Lors des «journées de mobilisation des populations riveraines», organisées les 19 et 20 juillet derniers, à Kribi, l’initiative de Grégoire Mba Mba, le représentant des populations riveraines, que Paul Biya a nommé dans le comité de pilotage, on a, par exemple, appris que l’enveloppe des indemnisations, après toilettage, est passé de 24 à 14 milliards F Cfa, soit une différence de 10 milliards F Cfa qu’on avait destinée au paiement des faussaires qui avaient réussi l’exploit, avec des complicités à tous les niveaux des différentes administrations, à constituer de faux dossiers d’indemnisation.

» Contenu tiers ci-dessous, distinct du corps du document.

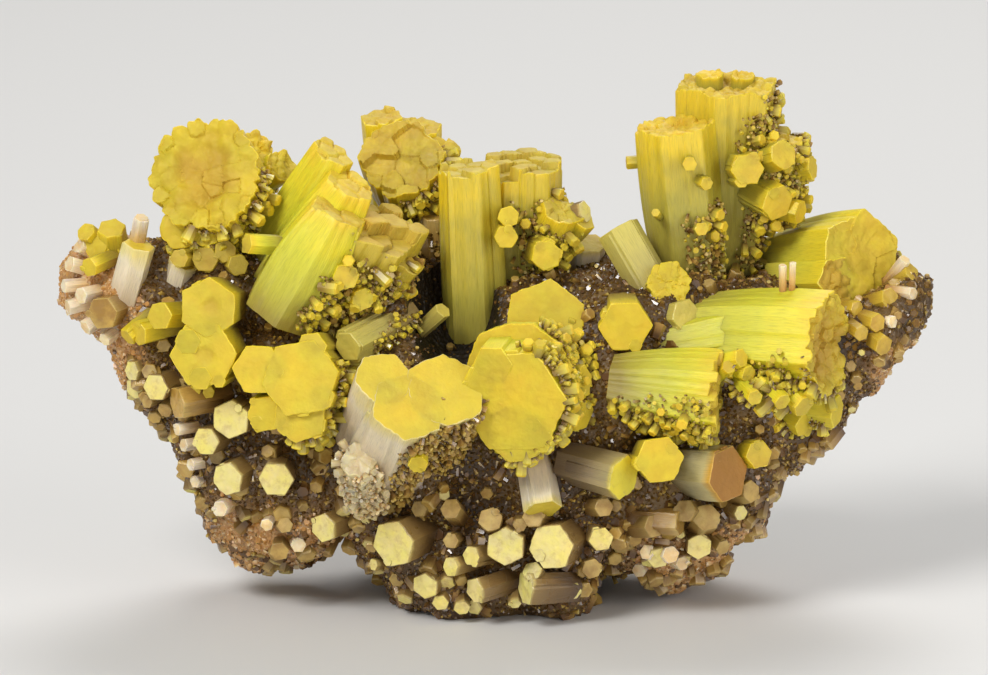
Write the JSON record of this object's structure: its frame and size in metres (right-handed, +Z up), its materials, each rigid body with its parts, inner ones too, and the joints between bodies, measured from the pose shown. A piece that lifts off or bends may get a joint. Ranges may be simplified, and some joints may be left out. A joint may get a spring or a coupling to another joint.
{
  "type": "pyromorphite specimen",
  "caption": "Mineral specimen: yellow-green barrel-shaped pyromorphite crystals grown in clusters on a dark brown druse-covered matrix.",
  "frame": {"origin": "middle of the flat broken foot that the specimen stands on", "axes": "+X along the specimen's length to its right, +Y to its back, +Z up"},
  "size_m": [0.0954, 0.0504, 0.0564],
  "materials": {
    "yellow_crystal": "satin",
    "green_yellow_crystal": "satin",
    "pale_crystal": "satin",
    "brown_crystal": "satin",
    "brown_druse": "satin"
  },
  "bodies": {
    "root": {"left_crown": "yellow_crystal", "pale_left_prism": "pale_crystal", "pale_left_stub": "pale_crystal", "left_double_hexagon": "yellow_crystal", "lower_left_cluster": "yellow_crystal", "olive_prism": "pale_crystal", "leaning_bundle": "green_yellow_crystal", "back_centre_crystals": "yellow_crystal", "centre_tall_bundle": "green_yellow_crystal", "centre_hexagon": "yellow_crystal", "right_hexagon": "yellow_crystal", "upper_middle_prisms": "pale_crystal", "upper_middle_hexagon": "yellow_crystal", "tall_right_pair": "green_yellow_crystal", "right_back_barrel": "yellow_crystal", "right_front_barrels": "green_yellow_crystal", "front_centre_pair": "yellow_crystal", "downward_prism": "pale_crystal", "front_right_hexagon": "yellow_crystal", "front_right_prism": "yellow_crystal", "brown_barrel": "brown_crystal", "back_left_barrel": "green_yellow_crystal", "back_middle_pair": "yellow_crystal", "back_right_barrel": "green_yellow_crystal", "matrix": "brown_druse"}
  },
  "joints": []
}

Titres fonciers obtenus frauduleusement

Selon des informations confidentielles, une nouvelle liste allait donc être confectionnée. C’est sur cette base que les indemnisations avaient manifestement été reprises. C’est dire aussi que tous les faux dossiers étaient déjà identifiés et leurs auteurs démasqués. Les mêmes sources indiquent que des procédures devaient être engagées contre ces auteurs de tentative de détournement de deniers publics et leurs complices. Le signal avait d’ailleurs déjà été donné par le ministre des Domaine et des Affaires foncières d’alors, Jean-Baptiste Beleoken, qui avait annulé une trentaine de titres fonciers obtenus frauduleusement sur les parcelles à exproprier. Toutes les flèches sont alors dirigées vers le directeur du projet, en sa qualité de responsable opérationnel sur le terrain

A ce jour, toute la lumière n’est pas encore faite sur ces indemnisations devenues un serpent de mer. Entre temps, le président du comité de pilotage, Louis Paul Motaze, dont des informations indiquent qu’il avait recruté ce haut cadre sous la caution de certains conseillers, est devenu secrétaire général des services du Premier ministère, l’administration qui doit assurer le contrôle de ce vaste chantier. Peut-être a-t-il conseillé «au patron» d’écarter ce responsable dont l’ombre continue de déteindre négativement sur la bonne marche du projet de construction du Port en eau profonde de Kribi. Pour la sérénité de la poursuite des travaux. Reste à clarifier la situation de tous ceux qui ont contribué à fausser la procédure d’indemnisation. Et qui sont susceptibles de poursuites pénales.